The Commissioner included in his answer to the petition a motion to dismiss the appeal in so far as it related to the year 1918, on the ground that the deficiency for that year was assessed on May 15, 1925, and that he had not thereafter made a final determination upon a *504 claim for abatement. Further, that the Board is without jurisdiction to consider the years 1919 and 1921, inasmuch as he has determined overassessments for those years.

The evidence shows that on May 27, 1925, the taxpayer filed claim for abatement of the deficiency for 1918, assessed without giving him the benefit of the hearing as provided by law, and that he also executed at the same time a bond with surety approved by the collector of internal revenue.
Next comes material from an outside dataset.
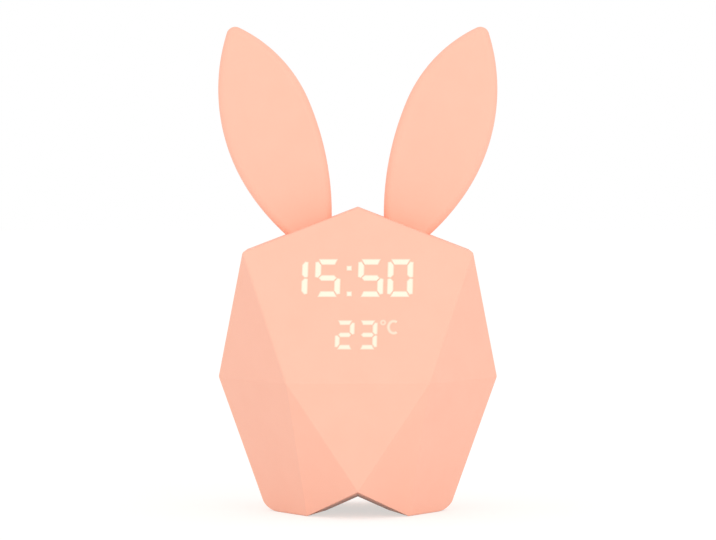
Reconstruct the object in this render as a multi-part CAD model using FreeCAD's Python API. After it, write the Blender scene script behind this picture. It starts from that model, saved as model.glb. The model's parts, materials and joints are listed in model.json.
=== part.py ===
import FreeCAD, Part
import math
import os
from FreeCAD import Placement, Rotation, Vector

# A faceted alarm clock with a night light, shaped like a sitting rabbit without a face.
# Millimetres, +Z up, the front looks along -Y, left and right are the viewer's.
# The origin is on the table, under the middle of the body.
# A soft skin covers two hard half shells, and the display shines through the skin.

os.makedirs("parts", exist_ok=True)

# Body corners: a regular hexagon at the waist, drawn in to the shoulders and the feet
waist_radius = 51.8
waist_height = 49.6
shoulder_radius = 48.7
shoulder_height = 96.6
crown_height = 112.9
heel_half_width = 34.1
toe_half_width = 18.9
toe_depth = 26.6
chin_depth = 43.0
chin_height = 10.3
arch_height = 5.1
edge_radius = 1.0
heel_radius = 7.0

# Walls and fits
skin_wall = 2.0
shell_wall = 2.2
slip = 0.3
hair = 0.05

# Ears: flat plates in the middle plane, outlined by arcs from the inner root over the tip
ear_root = 9.7
ear_root_heading = 91.5
ear_sink = 1.6
ear_thickness = 8.0
ear_edge_radius = 2.8
ear_inner_low = (108.0, 24.4)
ear_inner_high = (52.7, 41.6)
ear_tip = (3.3, 98.0)
ear_outer_high = (69.3, 51.7)
ear_outer_low = (84.0, 15.2)
ear_tab_width = 9.0
ear_tab_thickness = 4.4
ear_tab_lip = 1.8
ear_tab_middle = 17.4

# Display, measured up the slope from the waist edge of the front facet
display_low = 10.5
display_head = 20.0
display_high = shoulder_height - waist_height + 6.0
display_bend = display_high - display_head
display_half_width = 29.0
display_foot_half_width = 19.0
time_row = display_high - 11.5
time_digit_height = 15.0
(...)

Thereafter, he was granted a hearing upon his claim for abatement of the amount assessed for 1918 in connection with his protest of the amount of the deficiencies and overassessments for the years 1919 to 1923, inclusive. The notice of the deficiency mailed to the taxpayer on June 17, 1925, was stated*2273 by the Commissioner to be his final determination of the deficiencies and overassessments for the years 1918 to 1923, inclusive, and it is from that notice that this appeal was filed. No notice other than the notice of June 17, 1925, has ever been mailed to the taxpayer concerning any deficiency for the year 1918.

We are of the opinion that the notice from which this appeal was taken was a final determination of the taxpayer's claim for the abatement of the deficiency for 1918, and the Commissioner's motion to dismiss as to that year is denied.

The position of the Commissioner that the Board is without authority to make a redetermination for the years 1919 and 1921 is well taken and his motion to dismiss the appeal in so far as it relates to his determination of overassessments for the years 1919 and 1921 is sustained. Section 274(g) Revenue Act of 1926. .

Order of redetermination will be entered on 15 days' notice, under Rule 50.